──────── Exercise materials
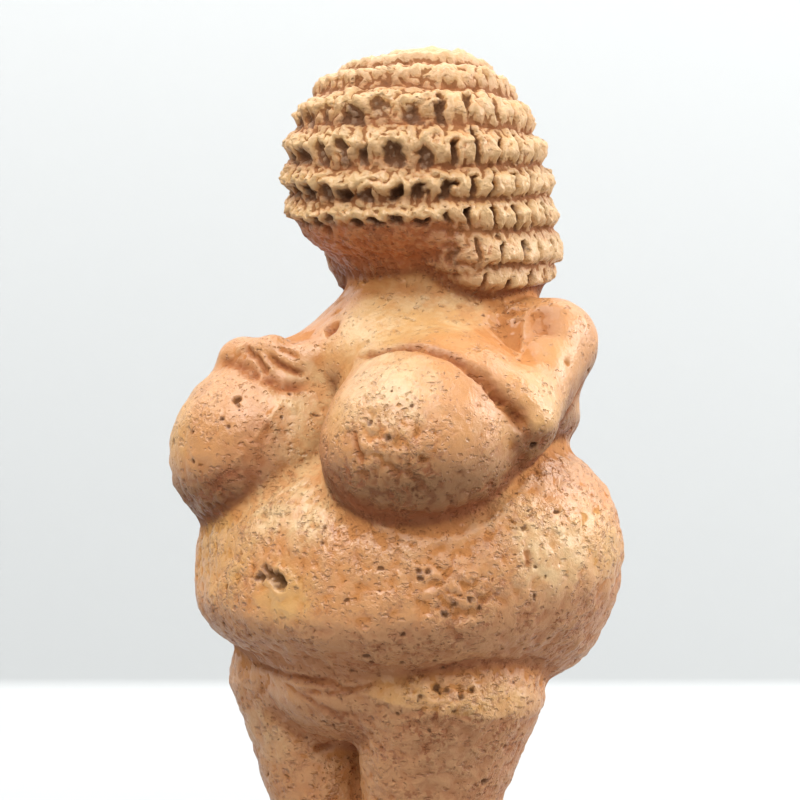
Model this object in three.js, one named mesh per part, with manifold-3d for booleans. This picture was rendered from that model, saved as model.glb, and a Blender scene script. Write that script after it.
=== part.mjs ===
// A standing venus figurine, cast in one piece with its low oval base.
// Millimetres, +Z up. The figure faces -Y, and its left side is at +X.
// The origin is the centre of the base's flat underside.
import * as THREE from "three";
import { mergeVertices } from "three/addons/utils/BufferGeometryUtils.js";
import Module from "manifold-3d";

// The figure, from its soles to its crown. Its pose and its masses are hundredths of this height.
const FIGURE_HEIGHT = 110;
const UNIT = FIGURE_HEIGHT / 100;

// The oval base.
const BASE_WIDTH = 42;
const BASE_DEPTH = 36;
const BASE_HEIGHT = 6;
const BASE_EDGE_RADIUS = 1.6;
const BASE_SIDES = 48;
const BASE_EDGE_STEPS = 4;
const FEET_SINK = 0.8;

// The mesh of the body: the size of a cell of its lattice, and the room round the masses.
const CELL = 2.4;
const LATTICE_MARGIN = 2 * CELL;

const CASTING = { color: 0xc98f63, roughness: 0.55, metalness: 0 };

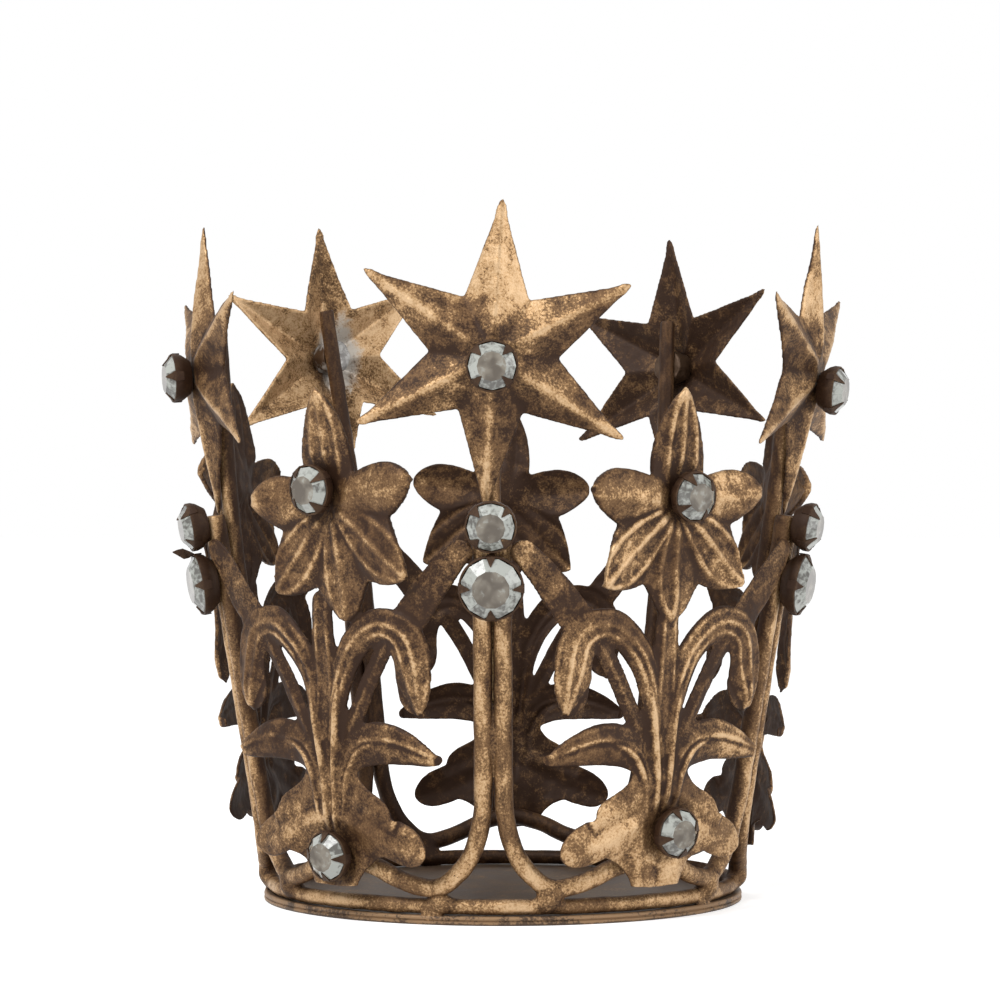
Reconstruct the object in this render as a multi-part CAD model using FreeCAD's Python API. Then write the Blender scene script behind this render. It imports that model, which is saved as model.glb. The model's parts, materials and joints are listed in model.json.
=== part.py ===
"""A small crown of brazed wire and stamped sheet, in millimetres.

Five posts stand round a flat sheet floor. Each post is made of the ends of two neighbouring bent
wires, and carries two set stones and a six-pointed star on a stem of its own. Between the posts
hangs a stamped spray: a lobed root leaf, two drooping leaves, two curls that reach the posts and
a lily with six petals.

Origin: centre of the floor, on the surface that the crown stands on. +Z is up and -Y is the front.
A bay's angle is measured from -Y towards +X. Each piece is drawn at angle 0, so its outward
direction is -Y, and is then turned to its bay.
"""

import FreeCAD, Part
import math
import os
from collections import namedtuple

from FreeCAD import Placement, Rotation, Vector

# Layout
BAYS = 5
CLEARANCE = 0.03                # between two faces that are brazed or set together
BEND_SHARE = 0.45               # how much of the shorter run beside it each bend of a wire takes up

# Floor plate: a sheet disc with a turned-down rim
PLATE_RADIUS = 46.9
PLATE_SHEET = 0.8
RIM_HEIGHT = 1.7
RIM_WIDTH = 1.4
RIM_BEAD = 0.35                 # rounding of the rim's outer edges

# Base ring: round wire lying on the plate
RING_WIRE = 3.0
RING_LEDGE = 0.6                # how far the plate's edge shows outside the ring

# Frame wires: one bent wire per bay, up one post, under the spray and up the next post
FRAME_WIRE = 3.5
FOOT_OUT = 1.35                 # the foot's centre line outside the ring's centre line
FRAME_LEAN = 0.168              # outward lean, mm per mm of height
POST_GAP = 0.2                  # between the two wires of a post
POST_TOP_Z = 75.0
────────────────
— Task objective —
Extract the first line above and each line after it up to and including the one with "import Module from", please, exactly and with nothing else.

— Task output —
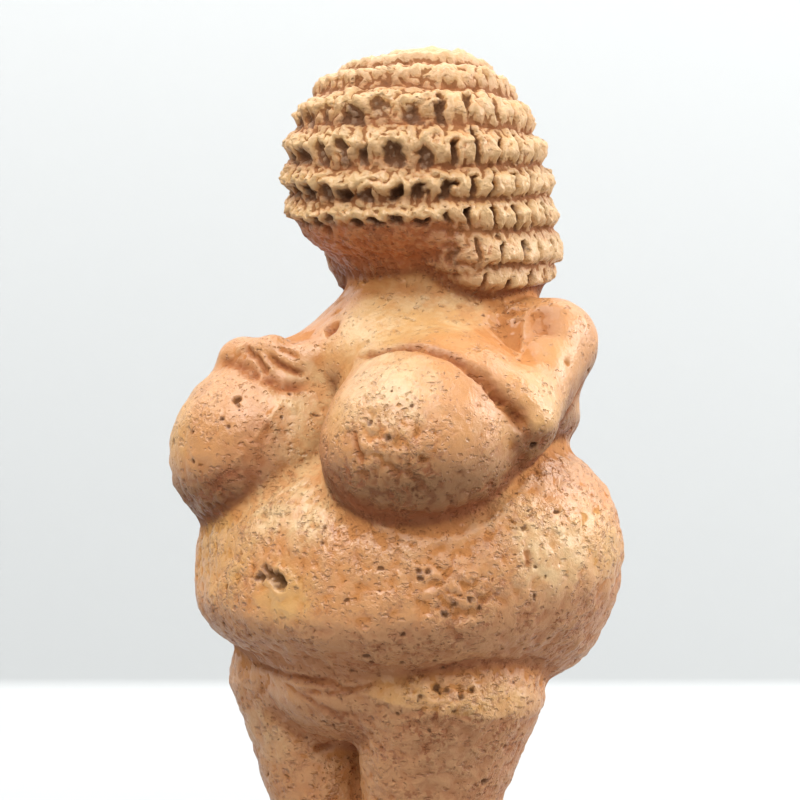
Model this object in three.js, one named mesh per part, with manifold-3d for booleans. This picture was rendered from that model, saved as model.glb, and a Blender scene script. Write that script after it.
=== part.mjs ===
// A standing venus figurine, cast in one piece with its low oval base.
// Millimetres, +Z up. The figure faces -Y, and its left side is at +X.
// The origin is the centre of the base's flat underside.
import * as THREE from "three";
import { mergeVertices } from "three/addons/utils/BufferGeometryUtils.js";
import Module from "manifold-3d";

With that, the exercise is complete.